**What is asked:** Find the word "code" in the material below and gather every line that contains it.

**Data provided:**
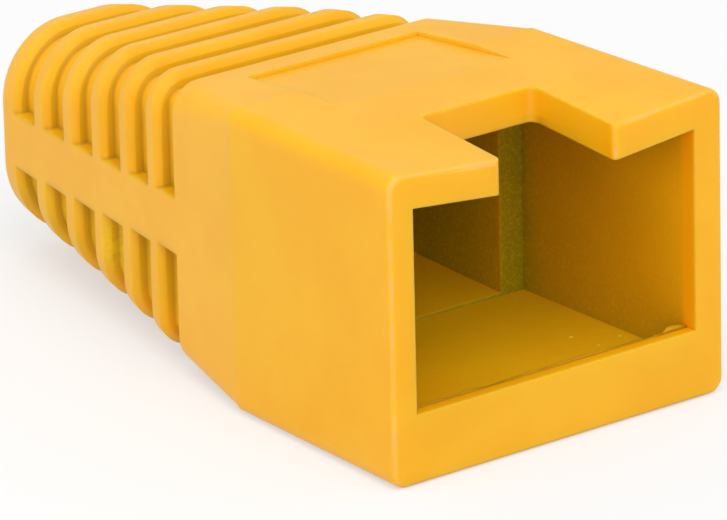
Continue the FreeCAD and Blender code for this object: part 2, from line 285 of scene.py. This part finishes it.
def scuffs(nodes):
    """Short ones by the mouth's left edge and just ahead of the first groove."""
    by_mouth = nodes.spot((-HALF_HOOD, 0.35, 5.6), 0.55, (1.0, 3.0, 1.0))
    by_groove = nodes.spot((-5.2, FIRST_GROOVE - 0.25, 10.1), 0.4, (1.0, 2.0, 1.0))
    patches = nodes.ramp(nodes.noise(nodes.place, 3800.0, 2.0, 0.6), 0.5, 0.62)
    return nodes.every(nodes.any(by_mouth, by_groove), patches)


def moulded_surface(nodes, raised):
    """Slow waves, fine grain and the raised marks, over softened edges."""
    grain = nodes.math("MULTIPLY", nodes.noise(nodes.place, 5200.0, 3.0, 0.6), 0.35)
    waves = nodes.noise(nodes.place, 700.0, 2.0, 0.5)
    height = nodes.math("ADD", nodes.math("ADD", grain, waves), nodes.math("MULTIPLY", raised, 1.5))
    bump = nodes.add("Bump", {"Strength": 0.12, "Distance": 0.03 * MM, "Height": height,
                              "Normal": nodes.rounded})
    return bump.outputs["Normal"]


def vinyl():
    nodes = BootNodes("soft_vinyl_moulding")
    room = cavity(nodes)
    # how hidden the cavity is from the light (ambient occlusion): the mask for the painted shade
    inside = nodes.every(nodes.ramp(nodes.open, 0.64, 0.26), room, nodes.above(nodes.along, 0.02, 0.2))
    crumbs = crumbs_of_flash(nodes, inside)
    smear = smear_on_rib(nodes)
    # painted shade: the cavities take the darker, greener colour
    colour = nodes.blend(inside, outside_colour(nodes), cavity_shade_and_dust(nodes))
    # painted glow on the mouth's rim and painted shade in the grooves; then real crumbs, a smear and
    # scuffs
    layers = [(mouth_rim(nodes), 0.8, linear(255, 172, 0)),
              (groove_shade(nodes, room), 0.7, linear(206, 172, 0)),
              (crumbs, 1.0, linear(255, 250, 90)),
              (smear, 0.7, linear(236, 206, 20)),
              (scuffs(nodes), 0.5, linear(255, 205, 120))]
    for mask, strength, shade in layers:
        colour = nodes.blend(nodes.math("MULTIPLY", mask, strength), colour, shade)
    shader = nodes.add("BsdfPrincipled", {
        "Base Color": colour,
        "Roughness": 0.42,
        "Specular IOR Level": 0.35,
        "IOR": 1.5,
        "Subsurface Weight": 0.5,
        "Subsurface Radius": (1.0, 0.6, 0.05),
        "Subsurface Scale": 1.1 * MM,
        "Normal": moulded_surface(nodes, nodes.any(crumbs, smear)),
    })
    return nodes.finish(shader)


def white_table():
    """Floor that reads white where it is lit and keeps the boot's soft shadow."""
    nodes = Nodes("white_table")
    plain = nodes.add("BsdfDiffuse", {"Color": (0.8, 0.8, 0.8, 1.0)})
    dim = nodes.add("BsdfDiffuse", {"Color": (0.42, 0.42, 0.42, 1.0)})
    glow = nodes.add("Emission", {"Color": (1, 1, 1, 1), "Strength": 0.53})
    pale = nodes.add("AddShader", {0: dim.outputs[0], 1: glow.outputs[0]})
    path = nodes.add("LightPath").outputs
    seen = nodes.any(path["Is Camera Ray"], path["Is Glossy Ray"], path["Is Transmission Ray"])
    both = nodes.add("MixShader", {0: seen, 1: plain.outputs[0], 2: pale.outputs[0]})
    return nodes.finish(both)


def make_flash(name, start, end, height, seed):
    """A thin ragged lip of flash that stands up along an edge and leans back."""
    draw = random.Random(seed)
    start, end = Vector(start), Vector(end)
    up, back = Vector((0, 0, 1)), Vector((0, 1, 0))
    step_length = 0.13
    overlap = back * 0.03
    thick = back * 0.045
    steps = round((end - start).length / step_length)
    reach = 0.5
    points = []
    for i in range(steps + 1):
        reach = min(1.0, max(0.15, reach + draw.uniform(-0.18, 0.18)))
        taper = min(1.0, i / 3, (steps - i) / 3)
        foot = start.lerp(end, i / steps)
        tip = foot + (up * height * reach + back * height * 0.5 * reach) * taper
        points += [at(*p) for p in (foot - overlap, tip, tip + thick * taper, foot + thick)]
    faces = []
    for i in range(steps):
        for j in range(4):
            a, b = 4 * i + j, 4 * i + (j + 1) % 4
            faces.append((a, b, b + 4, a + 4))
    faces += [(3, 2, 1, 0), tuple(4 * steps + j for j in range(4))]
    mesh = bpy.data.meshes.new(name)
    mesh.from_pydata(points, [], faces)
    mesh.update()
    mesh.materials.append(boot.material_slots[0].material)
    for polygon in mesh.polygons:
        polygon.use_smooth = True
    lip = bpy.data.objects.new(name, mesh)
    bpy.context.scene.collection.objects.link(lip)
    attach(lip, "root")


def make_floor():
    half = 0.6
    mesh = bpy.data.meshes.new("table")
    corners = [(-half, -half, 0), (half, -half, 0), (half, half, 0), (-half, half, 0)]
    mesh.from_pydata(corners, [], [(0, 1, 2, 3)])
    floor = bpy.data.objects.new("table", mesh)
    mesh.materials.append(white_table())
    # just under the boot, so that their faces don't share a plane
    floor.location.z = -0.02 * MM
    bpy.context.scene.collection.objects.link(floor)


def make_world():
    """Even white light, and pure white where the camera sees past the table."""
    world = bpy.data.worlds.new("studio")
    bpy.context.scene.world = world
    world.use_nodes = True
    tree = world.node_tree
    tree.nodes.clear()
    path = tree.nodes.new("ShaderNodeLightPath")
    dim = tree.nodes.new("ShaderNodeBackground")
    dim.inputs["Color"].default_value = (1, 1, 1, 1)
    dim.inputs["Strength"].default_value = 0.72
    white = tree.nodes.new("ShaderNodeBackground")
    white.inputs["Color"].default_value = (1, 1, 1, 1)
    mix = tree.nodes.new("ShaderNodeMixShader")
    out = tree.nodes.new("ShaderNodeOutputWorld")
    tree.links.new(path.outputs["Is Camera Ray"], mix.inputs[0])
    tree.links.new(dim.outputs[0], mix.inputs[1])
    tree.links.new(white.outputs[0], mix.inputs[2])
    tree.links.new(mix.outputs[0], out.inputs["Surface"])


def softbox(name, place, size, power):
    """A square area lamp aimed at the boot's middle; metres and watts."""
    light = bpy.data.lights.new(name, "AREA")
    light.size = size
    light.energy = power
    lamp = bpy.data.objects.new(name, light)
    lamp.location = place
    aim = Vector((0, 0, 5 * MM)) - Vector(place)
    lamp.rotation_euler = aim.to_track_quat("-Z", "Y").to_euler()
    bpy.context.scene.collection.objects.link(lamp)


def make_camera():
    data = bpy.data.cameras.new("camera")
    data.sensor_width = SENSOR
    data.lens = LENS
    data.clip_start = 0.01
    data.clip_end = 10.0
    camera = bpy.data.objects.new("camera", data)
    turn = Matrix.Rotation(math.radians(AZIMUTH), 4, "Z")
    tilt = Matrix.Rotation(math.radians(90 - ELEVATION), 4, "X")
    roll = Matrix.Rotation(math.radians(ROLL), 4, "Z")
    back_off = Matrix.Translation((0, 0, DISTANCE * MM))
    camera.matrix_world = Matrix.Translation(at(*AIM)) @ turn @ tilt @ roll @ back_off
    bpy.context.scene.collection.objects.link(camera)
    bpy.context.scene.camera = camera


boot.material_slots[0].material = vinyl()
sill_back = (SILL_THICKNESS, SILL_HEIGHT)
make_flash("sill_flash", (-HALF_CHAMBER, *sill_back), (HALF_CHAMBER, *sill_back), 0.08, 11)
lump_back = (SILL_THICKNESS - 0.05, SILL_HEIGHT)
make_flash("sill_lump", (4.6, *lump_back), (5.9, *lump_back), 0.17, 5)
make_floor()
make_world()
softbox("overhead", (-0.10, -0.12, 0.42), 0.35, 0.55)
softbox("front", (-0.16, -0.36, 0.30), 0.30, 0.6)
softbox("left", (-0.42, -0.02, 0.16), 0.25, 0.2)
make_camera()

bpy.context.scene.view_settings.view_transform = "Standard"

* * *

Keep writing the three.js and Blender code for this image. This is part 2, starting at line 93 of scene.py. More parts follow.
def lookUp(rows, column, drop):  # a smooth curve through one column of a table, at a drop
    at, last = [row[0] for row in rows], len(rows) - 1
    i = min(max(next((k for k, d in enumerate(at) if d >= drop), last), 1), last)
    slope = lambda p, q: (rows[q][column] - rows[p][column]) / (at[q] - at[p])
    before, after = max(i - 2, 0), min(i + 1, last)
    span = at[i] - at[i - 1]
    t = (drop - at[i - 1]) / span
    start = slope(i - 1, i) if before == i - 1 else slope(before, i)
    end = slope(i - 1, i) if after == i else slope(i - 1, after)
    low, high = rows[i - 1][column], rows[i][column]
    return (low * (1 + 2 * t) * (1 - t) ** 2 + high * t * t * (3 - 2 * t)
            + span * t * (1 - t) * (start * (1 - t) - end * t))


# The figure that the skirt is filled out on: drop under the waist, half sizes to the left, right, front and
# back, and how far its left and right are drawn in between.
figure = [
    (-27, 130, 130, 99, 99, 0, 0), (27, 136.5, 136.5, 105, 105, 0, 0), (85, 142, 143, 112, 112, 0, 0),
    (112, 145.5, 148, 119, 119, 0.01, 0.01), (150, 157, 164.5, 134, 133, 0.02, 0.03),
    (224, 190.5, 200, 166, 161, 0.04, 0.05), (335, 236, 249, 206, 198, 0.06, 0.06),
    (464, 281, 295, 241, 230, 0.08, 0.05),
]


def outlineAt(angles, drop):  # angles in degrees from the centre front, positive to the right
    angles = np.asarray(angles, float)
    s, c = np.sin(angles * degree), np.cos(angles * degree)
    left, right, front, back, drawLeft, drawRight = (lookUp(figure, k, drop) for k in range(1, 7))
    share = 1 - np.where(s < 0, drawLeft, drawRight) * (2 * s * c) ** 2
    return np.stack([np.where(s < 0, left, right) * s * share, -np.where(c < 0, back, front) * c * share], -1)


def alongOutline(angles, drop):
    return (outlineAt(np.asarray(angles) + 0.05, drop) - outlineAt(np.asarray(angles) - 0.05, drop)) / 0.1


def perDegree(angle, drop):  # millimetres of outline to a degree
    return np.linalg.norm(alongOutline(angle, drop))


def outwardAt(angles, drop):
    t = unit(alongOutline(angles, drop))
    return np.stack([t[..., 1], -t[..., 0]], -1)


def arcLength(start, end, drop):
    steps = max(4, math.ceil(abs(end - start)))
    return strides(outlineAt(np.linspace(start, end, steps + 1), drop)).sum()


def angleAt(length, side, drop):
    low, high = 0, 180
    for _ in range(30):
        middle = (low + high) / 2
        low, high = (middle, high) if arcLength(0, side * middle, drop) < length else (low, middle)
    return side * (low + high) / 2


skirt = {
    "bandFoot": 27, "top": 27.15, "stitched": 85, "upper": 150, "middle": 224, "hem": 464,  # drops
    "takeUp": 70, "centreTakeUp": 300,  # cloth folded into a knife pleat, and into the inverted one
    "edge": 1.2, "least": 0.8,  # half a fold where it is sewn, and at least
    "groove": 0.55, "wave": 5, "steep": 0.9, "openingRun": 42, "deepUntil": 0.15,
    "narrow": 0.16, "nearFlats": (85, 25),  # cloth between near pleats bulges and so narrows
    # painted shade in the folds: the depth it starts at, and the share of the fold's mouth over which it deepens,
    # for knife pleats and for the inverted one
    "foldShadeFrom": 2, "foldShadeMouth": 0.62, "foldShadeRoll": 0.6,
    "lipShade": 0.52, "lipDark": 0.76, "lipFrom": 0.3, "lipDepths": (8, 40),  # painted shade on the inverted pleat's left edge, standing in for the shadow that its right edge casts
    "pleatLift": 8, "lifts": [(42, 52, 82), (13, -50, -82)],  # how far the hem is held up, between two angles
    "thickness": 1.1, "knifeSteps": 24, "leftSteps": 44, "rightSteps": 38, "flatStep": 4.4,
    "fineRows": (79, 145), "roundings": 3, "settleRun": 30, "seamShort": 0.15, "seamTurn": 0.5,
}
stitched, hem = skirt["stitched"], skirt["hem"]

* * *

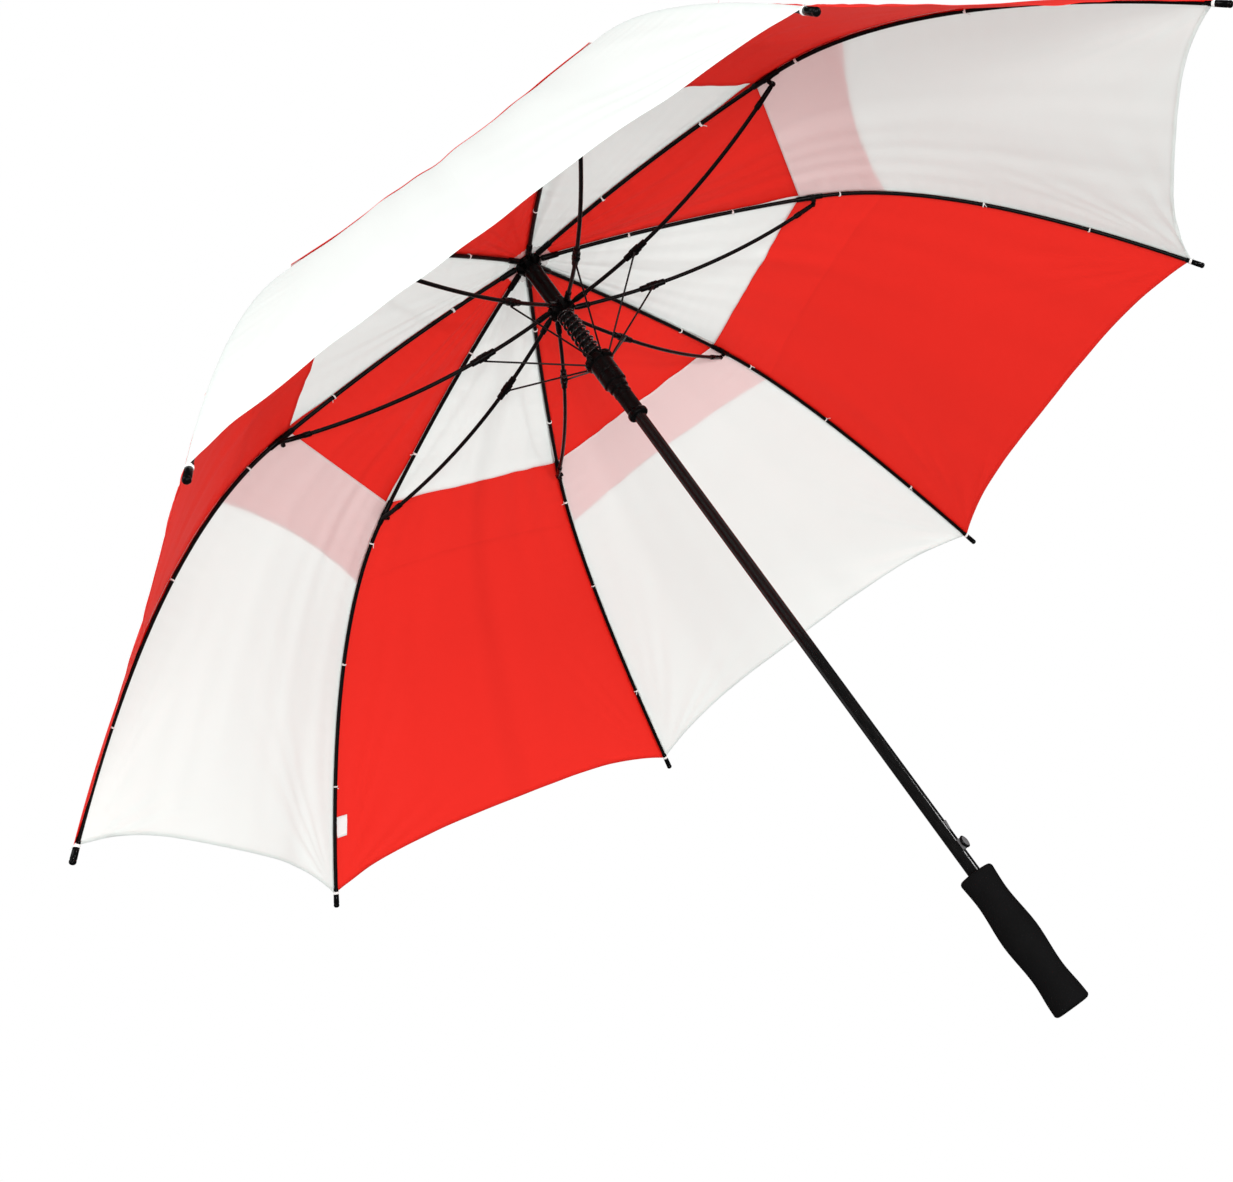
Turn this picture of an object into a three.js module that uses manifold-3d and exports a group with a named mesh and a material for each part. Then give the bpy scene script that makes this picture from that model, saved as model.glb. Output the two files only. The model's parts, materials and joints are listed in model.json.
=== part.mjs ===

**Solution to this problem:**
Continue the FreeCAD and Blender code for this object: part 2, from line 285 of scene.py. This part finishes it.
Keep writing the three.js and Blender code for this image. This is part 2, starting at line 93 of scene.py. More parts follow.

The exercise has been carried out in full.